**SUPPLIED MATERIAL**
--- BEGIN ---

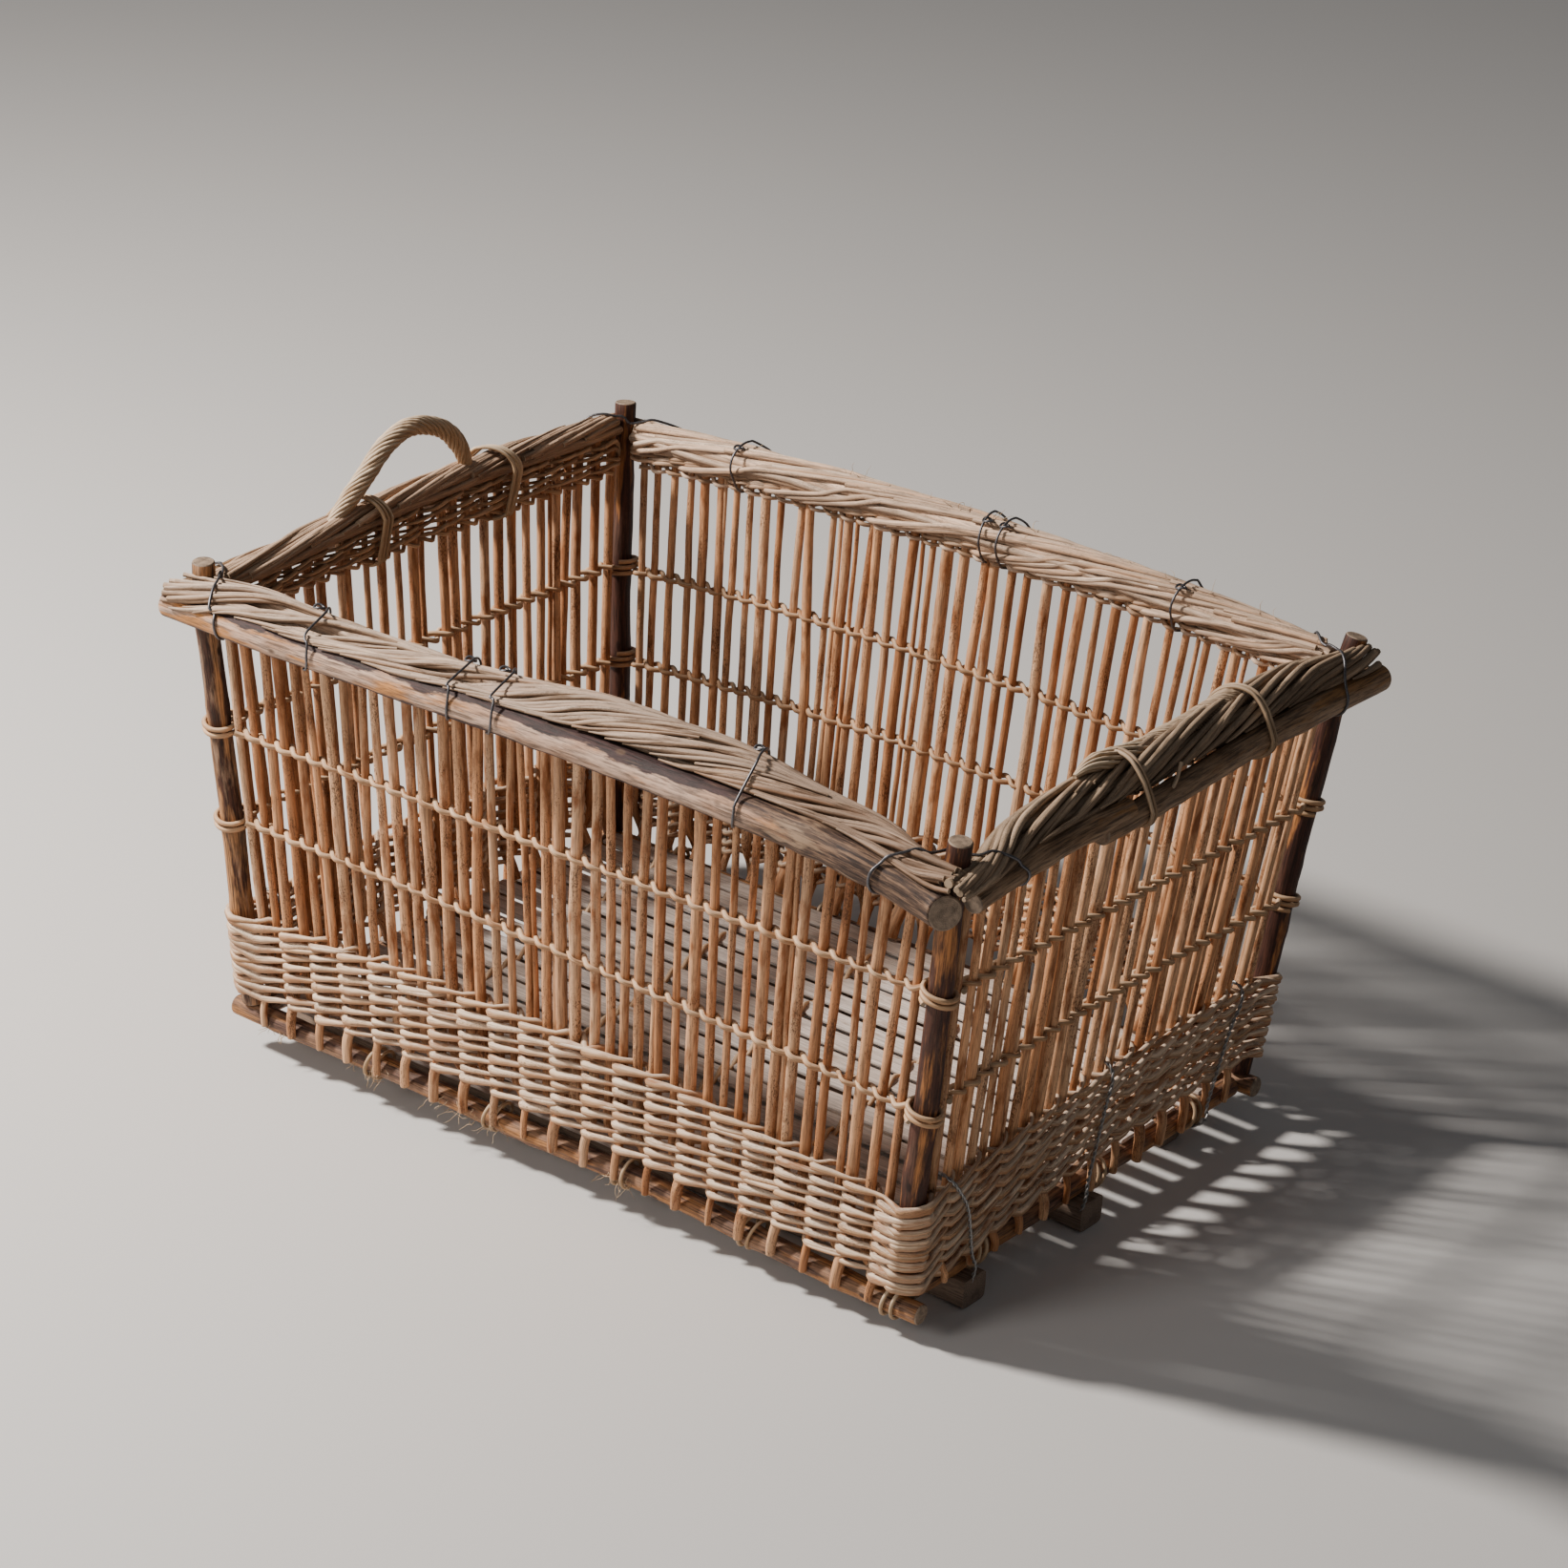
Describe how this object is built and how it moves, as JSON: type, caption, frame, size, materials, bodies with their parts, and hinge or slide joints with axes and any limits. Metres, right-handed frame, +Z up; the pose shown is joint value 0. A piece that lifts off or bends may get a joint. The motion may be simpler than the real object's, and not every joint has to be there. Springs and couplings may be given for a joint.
{
  "type": "rectangular wicker basket",
  "caption": "Large rectangular openwork willow basket with flared sides, a woven lower band, a pole rim, rope handles and ground runners.",
  "frame": {"origin": "middle of the footprint, on the ground under the runners", "axes": "+X along the long side to the right, +Y from the front to the back, +Z up"},
  "size_m": [1.1168, 0.8286, 0.6789],
  "materials": {
    "bark": "dark smooth bark, worn in places",
    "weathered_pole": "weathered thin bark, streaked",
    "willow": "unpeeled orange-brown willow",
    "peeled_willow": "pale dry willow",
    "grey_willow": "grey-brown willow",
    "split_wood": "dry grey split wood",
    "iron_wire": "dark annealed wire"
  },
  "bodies": {
    "root": {"post_front_left": "bark", "post_back_left": "bark", "post_front_right": "bark", "post_back_right": "bark", "base_pole_front": "bark", "base_pole_right": "bark", "base_pole_back": "bark", "base_pole_left": "bark", "rim_pole_front": "weathered_pole", "rim_pole_right": "weathered_pole", "rim_pole_back": "weathered_pole", "rim_pole_left": "weathered_pole", "wall_front": "willow", "wall_right": "willow", "wall_back": "willow", "wall_left": "willow", "pairing_upper_front": "peeled_willow", "pairing_upper_right": "peeled_willow", "pairing_upper_back": "peeled_willow", "pairing_upper_left": "peeled_willow", "pairing_lower_front": "peeled_willow", "pairing_lower_right": "peeled_willow", "pairing_lower_back": "peeled_willow", "pairing_lower_left": "peeled_willow", "handle_left": "peeled_willow", "handle_right": "peeled_willow", "top_weave_front": "grey_willow", "top_weave_right": "grey_willow", "top_weave_back": "grey_willow", "top_weave_left": "grey_willow", "border_front": "grey_willow", "border_right": "grey_willow", "border_back": "grey_willow", "border_left": "grey_willow", "floor": "split_wood", "runner_front": "split_wood", "runner_middle": "split_wood", "runner_back": "split_wood", "rim_tie_front_1": "iron_wire", "rim_tie_front_2": "iron_wire", "rim_tie_front_3": "iron_wire", "rim_tie_front_4": "iron_wire", "rim_tie_back_1": "iron_wire", "rim_tie_back_2": "iron_wire", "rim_tie_back_3": "iron_wire", "rim_tie_back_4": "iron_wire", "corner_tie_front_right": "iron_wire", "corner_tie_back_right": "iron_wire", "corner_tie_back_left": "iron_wire", "corner_tie_front_left": "iron_wire", "runner_tie_front_right": "iron_wire", "runner_tie_middle_right": "iron_wire", "runner_tie_back_right": "iron_wire", "runner_tie_front_left": "iron_wire", "runner_tie_middle_left": "iron_wire", "runner_tie_back_left": "iron_wire"}
  },
  "joints": []
}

--- END ---

**TASK REQUIREMENTS**
Each line of the material must be restated exactly.

**RESULT OF THIS TASK**
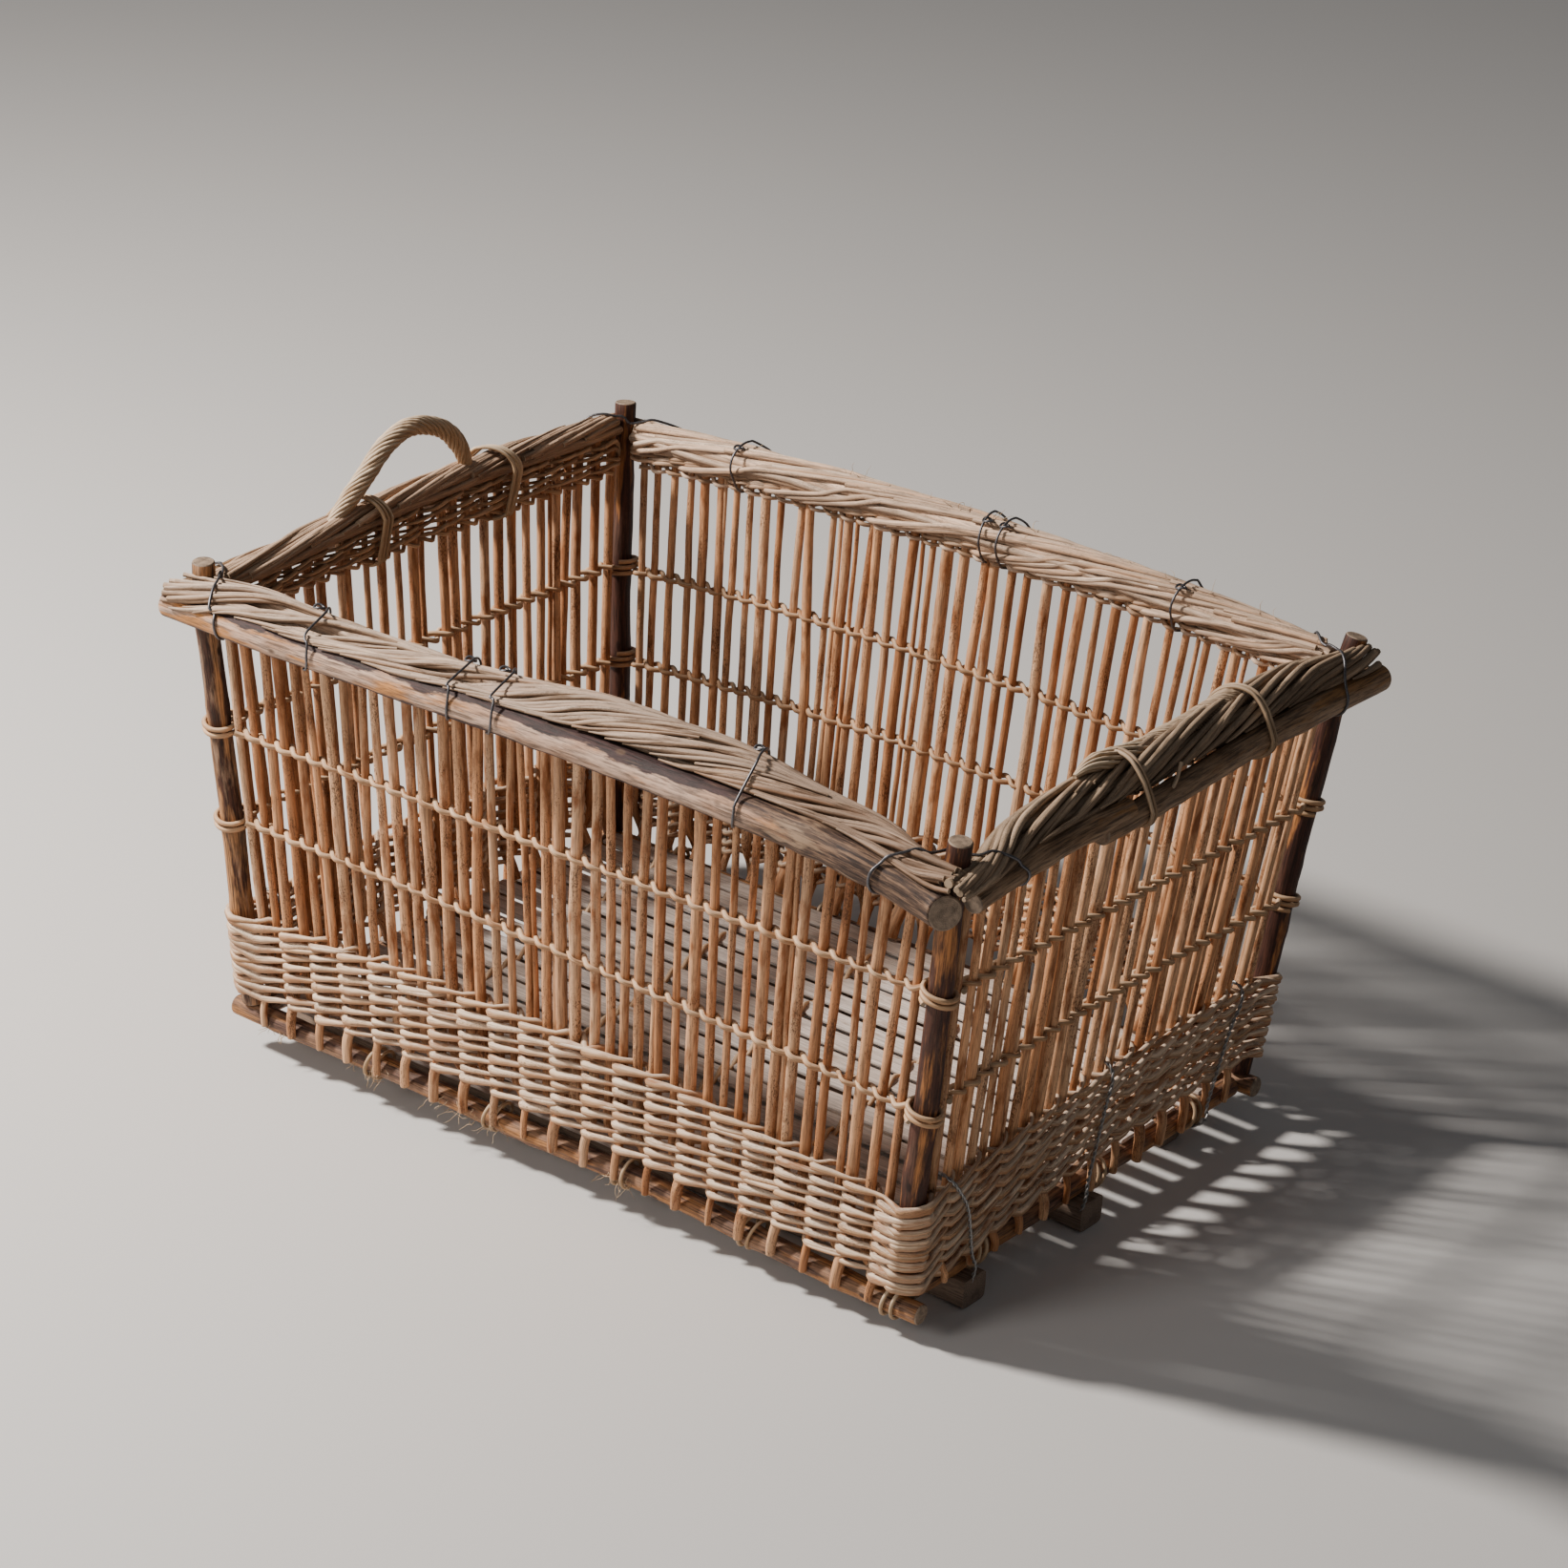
Describe how this object is built and how it moves, as JSON: type, caption, frame, size, materials, bodies with their parts, and hinge or slide joints with axes and any limits. Metres, right-handed frame, +Z up; the pose shown is joint value 0. A piece that lifts off or bends may get a joint. The motion may be simpler than the real object's, and not every joint has to be there. Springs and couplings may be given for a joint.
{
  "type": "rectangular wicker basket",
  "caption": "Large rectangular openwork willow basket with flared sides, a woven lower band, a pole rim, rope handles and ground runners.",
  "frame": {"origin": "middle of the footprint, on the ground under the runners", "axes": "+X along the long side to the right, +Y from the front to the back, +Z up"},
  "size_m": [1.1168, 0.8286, 0.6789],
  "materials": {
    "bark": "dark smooth bark, worn in places",
    "weathered_pole": "weathered thin bark, streaked",
    "willow": "unpeeled orange-brown willow",
    "peeled_willow": "pale dry willow",
    "grey_willow": "grey-brown willow",
    "split_wood": "dry grey split wood",
    "iron_wire": "dark annealed wire"
  },
  "bodies": {
    "root": {"post_front_left": "bark", "post_back_left": "bark", "post_front_right": "bark", "post_back_right": "bark", "base_pole_front": "bark", "base_pole_right": "bark", "base_pole_back": "bark", "base_pole_left": "bark", "rim_pole_front": "weathered_pole", "rim_pole_right": "weathered_pole", "rim_pole_back": "weathered_pole", "rim_pole_left": "weathered_pole", "wall_front": "willow", "wall_right": "willow", "wall_back": "willow", "wall_left": "willow", "pairing_upper_front": "peeled_willow", "pairing_upper_right": "peeled_willow", "pairing_upper_back": "peeled_willow", "pairing_upper_left": "peeled_willow", "pairing_lower_front": "peeled_willow", "pairing_lower_right": "peeled_willow", "pairing_lower_back": "peeled_willow", "pairing_lower_left": "peeled_willow", "handle_left": "peeled_willow", "handle_right": "peeled_willow", "top_weave_front": "grey_willow", "top_weave_right": "grey_willow", "top_weave_back": "grey_willow", "top_weave_left": "grey_willow", "border_front": "grey_willow", "border_right": "grey_willow", "border_back": "grey_willow", "border_left": "grey_willow", "floor": "split_wood", "runner_front": "split_wood", "runner_middle": "split_wood", "runner_back": "split_wood", "rim_tie_front_1": "iron_wire", "rim_tie_front_2": "iron_wire", "rim_tie_front_3": "iron_wire", "rim_tie_front_4": "iron_wire", "rim_tie_back_1": "iron_wire", "rim_tie_back_2": "iron_wire", "rim_tie_back_3": "iron_wire", "rim_tie_back_4": "iron_wire", "corner_tie_front_right": "iron_wire", "corner_tie_back_right": "iron_wire", "corner_tie_back_left": "iron_wire", "corner_tie_front_left": "iron_wire", "runner_tie_front_right": "iron_wire", "runner_tie_middle_right": "iron_wire", "runner_tie_back_right": "iron_wire", "runner_tie_front_left": "iron_wire", "runner_tie_middle_left": "iron_wire", "runner_tie_back_left": "iron_wire"}
  },
  "joints": []
}